Florent Morellet, longtime owner of a 24-hour restaurant in the Gansevoort Market District north of Christopher St., said he found the trouble “was not the people from the piers but from the middle class who have a sense of entitlement when they’re drunk or drugged.”
Melissa Sklarz, a transsexual and a co-chairperson of the Community Board 2 L.G.B.T. Committee, said the option to create a new safe space for queer youth on Pier 54 was worth thinking about and developing. “Thank you for coming up with something new,” she said, paying tribute to the group that drafted the two proposals.
But Terry Howell, a Christopher St. Patrol regular, said, “I don’t care who is at fault. Whether it’s the rich kids or the queer kids, we want our peace and quiet,” adding that gangs have also moved into the Christopher St. area. “We’ve had Bloods and Crips fighting here,” she said.
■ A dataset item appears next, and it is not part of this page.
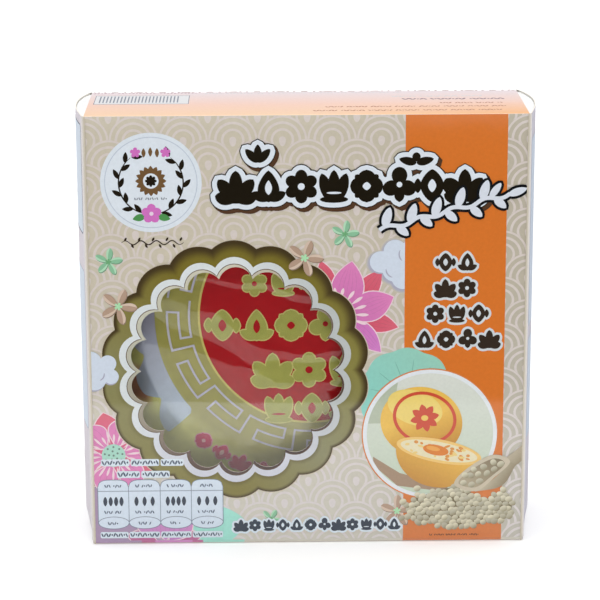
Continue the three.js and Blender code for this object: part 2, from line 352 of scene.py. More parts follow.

John Stanley, a Christopher St. resident for 51 years who has written in defense of Two Potato, a gay bar formerly on Christopher St., took issue with one speaker’s doubt that the “right to sleep” was a legitimate civil right. “I can assure you that it is,” said Stanley.
Darleen Rubin protested that the crowds and violence on Christopher St. are “an army of occupation in our own neighborhood,” and that “prostitutes and their enforcers” are a common problem. Rubin called for increased police patrols on Christopher St. from 11 p.m. to 7 a.m. and a closing of Pier 45 at 11 p.m.